Editorial Assessment
The broadcast accurately relays core figures from the newly released accounts and correctly notes the historic nature of the tax disclosure and residency shift. Viewer perception may be shaped by repeated emphasis on Buckingham Palace as a national icon and light dismissal of some cost critiques, while the guest supplies counter-arguments on expenses and commercialisation. Missing context includes the precise breakdown of private versus duchy income requested by Baker and updated NAO progress on the refurbishment.
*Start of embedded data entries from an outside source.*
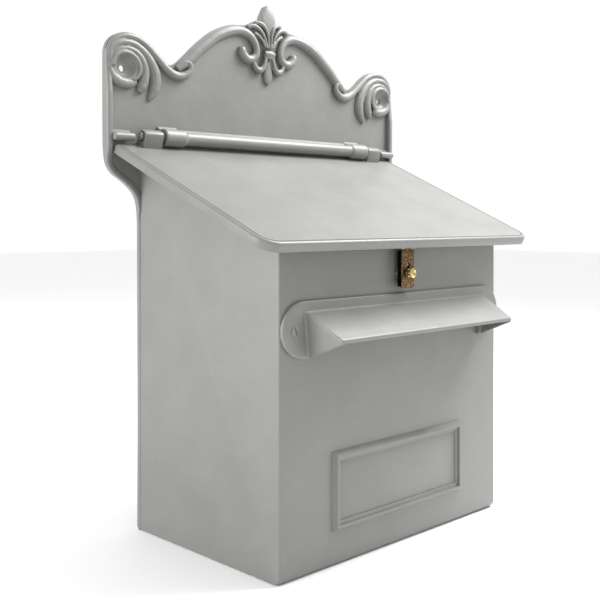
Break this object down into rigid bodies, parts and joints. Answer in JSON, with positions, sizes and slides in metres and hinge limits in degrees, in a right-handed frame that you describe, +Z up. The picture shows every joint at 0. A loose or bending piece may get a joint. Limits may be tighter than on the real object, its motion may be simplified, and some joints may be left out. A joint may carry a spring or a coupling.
{
  "type": "wall mounted mailbox",
  "caption": "Cast wall mailbox with a scrolled crest plate, sloping hinged lid with a turn-knob hasp, hooded letter slot and a blank name frame.",
  "frame": {"origin": "on the wall plane, midway between the two wall-fixing holes", "axes": "+Z up, +X across the box, -Y out of its front, +Y into the wall"},
  "size_m": [0.377, 0.2238, 0.5015],
  "materials": {
    "paint": "satin light grey powder coat over cast aluminium",
    "steel": "zinc plated",
    "brass": "polished, lightly tarnished"
  },
  "bodies": {
    "box": {"back_plate": "paint", "body_shell": "paint", "shell_screws": "steel", "shell_nuts": "steel", "letter_hood": "paint", "hood_screws": "paint", "hood_nuts": "steel", "name_frame": "paint", "name_blank": "paint", "name_frame_screws": "steel", "keeper": "brass", "keeper_screws": "steel", "hinge_pin_left": "paint", "hinge_pin_right": "paint"},
    "lid": {"lid": "paint", "hasp_leaf": "brass", "hasp_leaf_screws": "brass", "hasp_pin": "brass"},
    "hasp": {"hasp_strap": "brass"},
    "knob": {"turn_knob": "brass", "knob_washer": "brass", "catch_bar": "brass"}
  },
  "joints": [
    {"name": "lid_hinge", "type": "hinge", "parent": "box", "child": "lid", "pos_m": [0, -0.0149, -0.0607], "axis": [-1, 0, 0], "range_deg": [0, 115]},
    {"name": "hasp_swing", "type": "hinge", "parent": "lid", "child": "hasp", "pos_m": [0, -0.19186, -0.15923], "axis": [-1, 0, 0], "range_deg": [0, 70]},
    {"name": "knob_turn", "type": "hinge", "parent": "hasp", "child": "knob", "pos_m": [0, -0.19186, -0.1818], "axis": [0, -1, 0], "range_deg": [0, 90]}
  ]
}
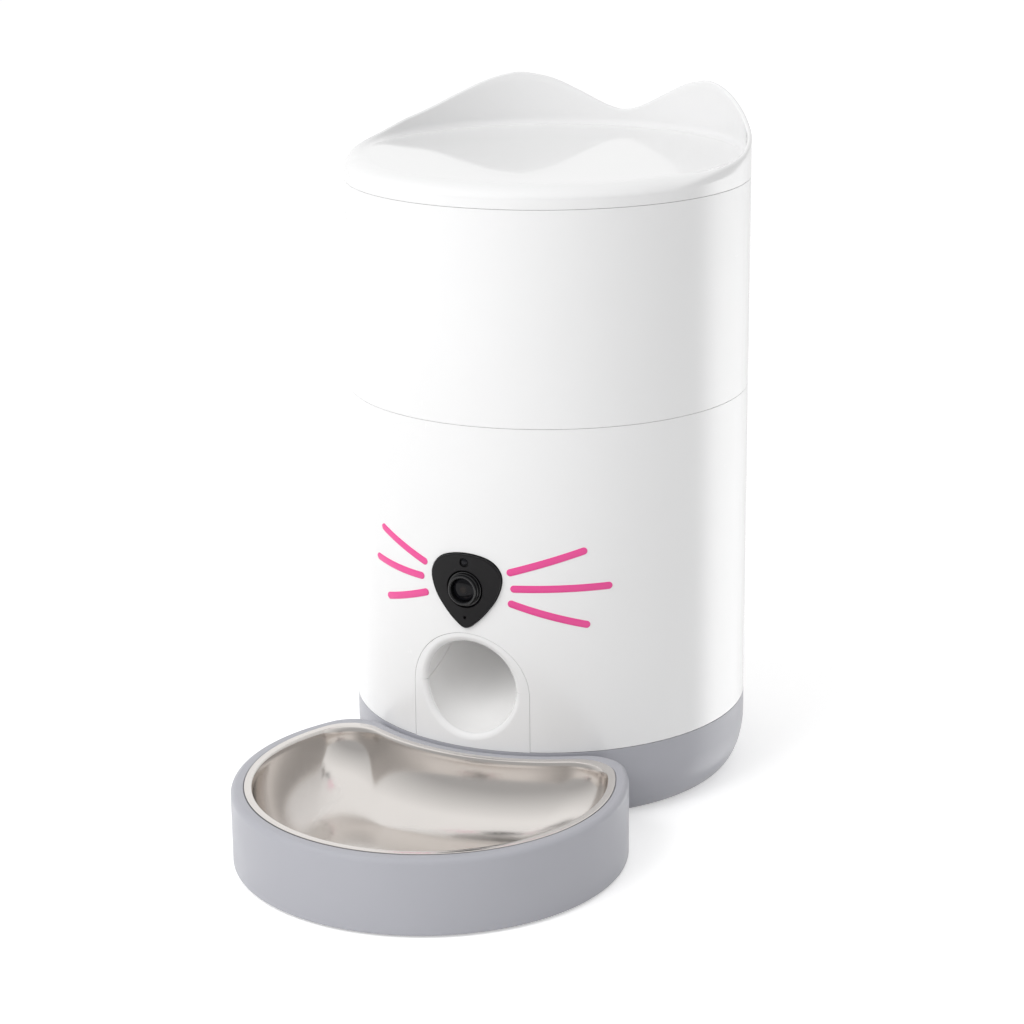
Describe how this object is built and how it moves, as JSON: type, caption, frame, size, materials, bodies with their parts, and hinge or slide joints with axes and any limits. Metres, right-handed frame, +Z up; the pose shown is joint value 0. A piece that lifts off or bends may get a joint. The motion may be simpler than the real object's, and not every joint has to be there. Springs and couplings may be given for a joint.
{
  "type": "pet feeder with camera",
  "caption": "Round automatic pet feeder with an eared lid, a camera in the nose panel, a front outlet and a docked steel dish.",
  "frame": {"origin": "on the floor, under the middle of the feeder's box", "axes": "+Z up, the outlet and the bowl face -Y, the power inlet faces +Y"},
  "size_m": [0.195, 0.3282, 0.3332],
  "materials": {
    "white_gloss": "gloss",
    "grey_satin": "satin",
    "light_grey_plastic": "satin",
    "black_matte": "matte",
    "black_gloss": "gloss",
    "lens_glass": "polished",
    "pink_print": "printed",
    "satin_steel": "satin",
    "zinc_metal": "zinc plated",
    "brass": "turned",
    "rubber": "matte",
    "silicone": "matte",
    "nylon": "moulded",
    "rotor_plastic": "satin",
    "circuit_board": "solder resist",
    "tank_plastic": "translucent",
    "desiccant_fleece": "fleece"
  },
  "bodies": {
    "feeder_body": {"base_shell": "grey_satin", "base_plate": "grey_satin", "base_foot_1": "rubber", "base_foot_2": "rubber", "base_foot_3": "rubber", "base_foot_4": "rubber", "base_screw_1": "zinc_metal", "base_screw_2": "zinc_metal", "base_screw_3": "zinc_metal", "base_screw_4": "zinc_metal", "lower_body_shell": "white_gloss", "nose_panel": "black_matte", "camera_barrel": "black_gloss", "camera_lens": "lens_glass", "light_sensor": "lens_glass", "camera_module": "circuit_board", "microphone": "zinc_metal", "whisker_left_1": "pink_print", "whisker_left_2": "pink_print", "whisker_left_3": "pink_print", "whisker_right_1": "pink_print", "whisker_right_2": "pink_print", "whisker_right_3": "pink_print", "chute_cover": "white_gloss", "outlet_chute": "white_gloss", "dispenser_deck": "light_grey_plastic", "metering_guard": "light_grey_plastic", "shaft_bush": "brass", "gear_motor": "zinc_metal", "motor_bracket": "zinc_metal", "motor_screw_1": "zinc_metal", "motor_screw_2": "zinc_metal", "main_board": "circuit_board", "speaker": "rubber", "rear_board": "circuit_board", "power_inlet": "black_matte"},
    "hopper": {"hopper_shell": "white_gloss", "food_tank": "tank_plastic", "tank_funnel": "tank_plastic"},
    "lid": {"lid": "white_gloss", "lid_seal": "silicone", "desiccant_box": "light_grey_plastic", "desiccant_pack": "desiccant_fleece"},
    "desiccant_cap": {"desiccant_cap": "light_grey_plastic"},
    "rotor": {"rotor": "rotor_plastic", "rotor_shaft": "zinc_metal", "drive_gear": "nylon"},
    "pinion": {"motor_pinion": "nylon"},
    "button": {"reset_button": "light_grey_plastic"},
    "bowl": {"bowl_holder": "grey_satin", "holder_foot_1": "rubber", "holder_foot_2": "rubber", "holder_foot_3": "rubber"},
    "dish": {"steel_dish": "satin_steel"}
  },
  "joints": [
    {"name": "hopper_lift", "type": "slide", "parent": "feeder_body", "child": "hopper", "axis": [0, 0, 1], "range_m": [0, 0.08]},
    {"name": "lid_lift", "type": "slide", "parent": "hopper", "child": "lid", "axis": [0, 0, 1], "range_m": [0, 0.05]},
    {"name": "desiccant_cap_turn", "type": "hinge", "parent": "lid", "child": "desiccant_cap", "pos_m": [0, 0.0666, 0.2884], "axis": [0, 0, 1], "range_deg": [0, 30]},
    {"name": "rotor_spin", "type": "hinge", "parent": "feeder_body", "child": "rotor", "pos_m": [0, 0.0666, 0.16], "axis": [0, 0, 1], "continuous": true},
    {"name": "pinion_spin", "type": "hinge", "parent": "feeder_body", "child": "pinion", "pos_m": [0, 0.0866, 0.15], "axis": [0, 0, 1], "continuous": true},
    {"name": "reset_press", "type": "slide", "parent": "feeder_body", "child": "button", "axis": [0, -1, 0], "range_m": [0, 0.001], "stiffness_N_per_m": 400},
    {"name": "bowl_pull", "type": "slide", "parent": "feeder_body", "child": "bowl", "axis": [0, -1, 0], "range_m": [0, 0.06]},
    {"name": "dish_lift", "type": "slide", "parent": "bowl", "child": "dish", "axis": [0, 0, 1], "range_m": [0, 0.05]}
  ],
  "couplings": [
    {"joint": "pinion_spin", "follows": "rotor_spin", "ratio": -2.2}
  ]
}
Claims hold up well against primary sources and contemporaneous coverage, with the main limitation being podcast-style speculation on motives rather than outright error.
Key Moments
King Charles is the first UK monarch to reveal personal tax payments
Confirmed by multiple outlets reporting on the June 2026 accounts release; £12.9m paid in 2024-25, over £30m total since accession
Charles and Camilla will never live at Buckingham Palace; William has also ruled it out
Palace statements and reporting confirm they remain at Clarence House post-refurbishment, ending nearly 200-year tradition
£369 million spent on Buckingham Palace refurbishment from taxpayer funds
Matches long-standing £369-370m programme budget; funds via sovereign grant (public money)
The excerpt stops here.